I picked up “The Way She Looks Tonight” while staying in my friend Karen’s guest room in Rochester last month.  It looked like a light read that would lull me back to sleep but I became engrossed in the chapter on Jackie Kennedy’s personal style.  When I returned home, I quickly found a used copy online and have since devoured the book.  I tried to find some information about the author Marian Fowler but there is little – I would love to write to her.  Her read was salacious in parts but Fowler seems to have the street creds to back up her claims.  I loved the book.

The introduction describes a certain type of woman, passionate about clothes with an innate sense of style.  Instinctively, I know my mother falls into this category but I’m not sure I do.  My style takes forethought and I find I am best turned out when I think about what I’m going to wear and plan it down to the last accessory. 
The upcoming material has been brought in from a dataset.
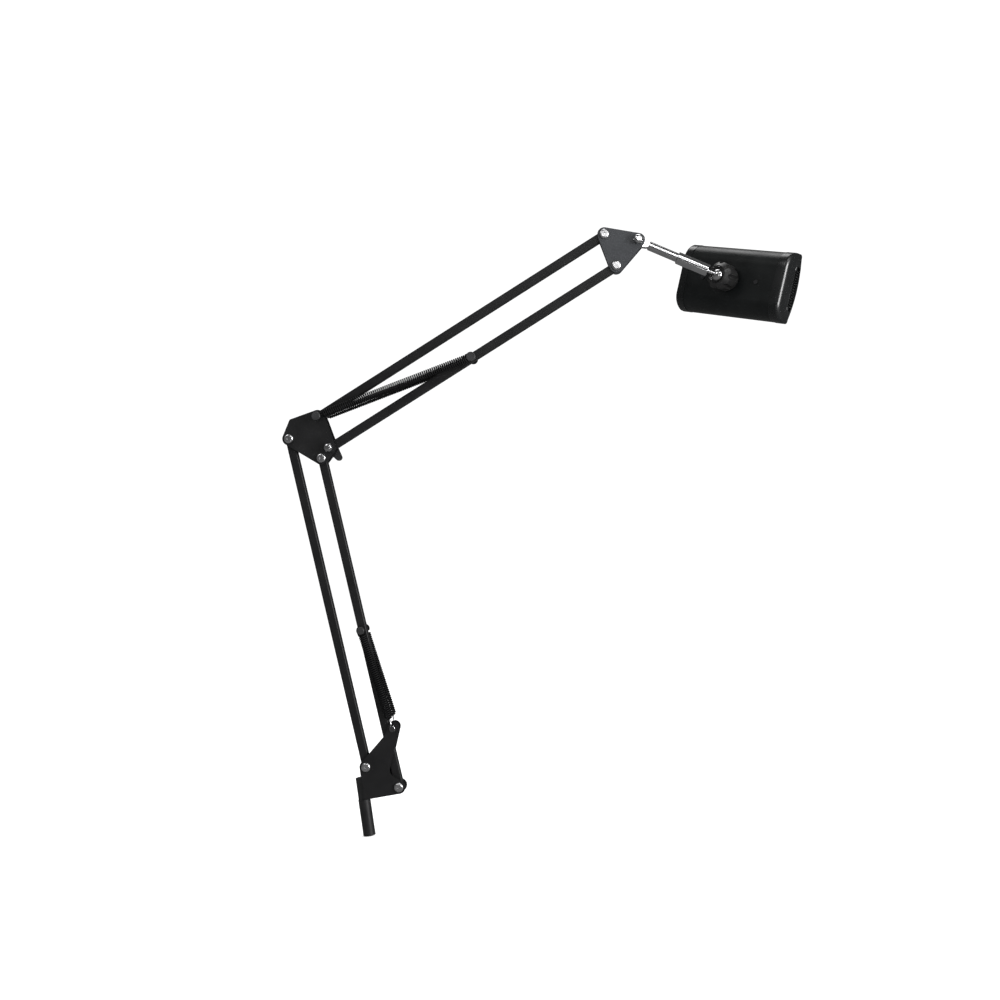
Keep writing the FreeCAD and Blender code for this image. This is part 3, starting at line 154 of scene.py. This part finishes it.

Much more than that however, I enjoyed all the details in this book.  I had no idea that Wallis Simpson spent over $100,000 every year on her wardrobe.  Or that she felt shackled by her husband’s infantile love.  Reading his juvenile inscriptions on the jewels he gifted her with, made me shudder.  Jackie Kennedy had a maid IRON her pantyhose?  Just so that they would look nice in a drawer!  I loved the descriptions of the clothes – Marlene Dietrich’s organza hat in orchid (all I knew of her style were her black as night tuxedos).  Eugenie Bonaparte wore crinolines so wide, she could barely fit through a doorway.

What I will take away from the book is that all the women featured had one fascinating thing in common – they all used their style as a personal talisman against sorrow and fear.  Their style kept them focused, prepared to take on their futures, especially after it began to appear that those futures were becoming not what they imagined.  This doesn’t mean that focusing on themselves was completely sybaritic or self-indulging, but rather they used style as an ideal that led them and guided them when everything else fell apart.  It morphed into self-care as well as hope. Their love of clothes was a sheer, unadulterated and faithful love that never steered them wrong and gave them strength to carry on.  Despite the extraordinary clothes bills, and pantyhose with creases, I admire them.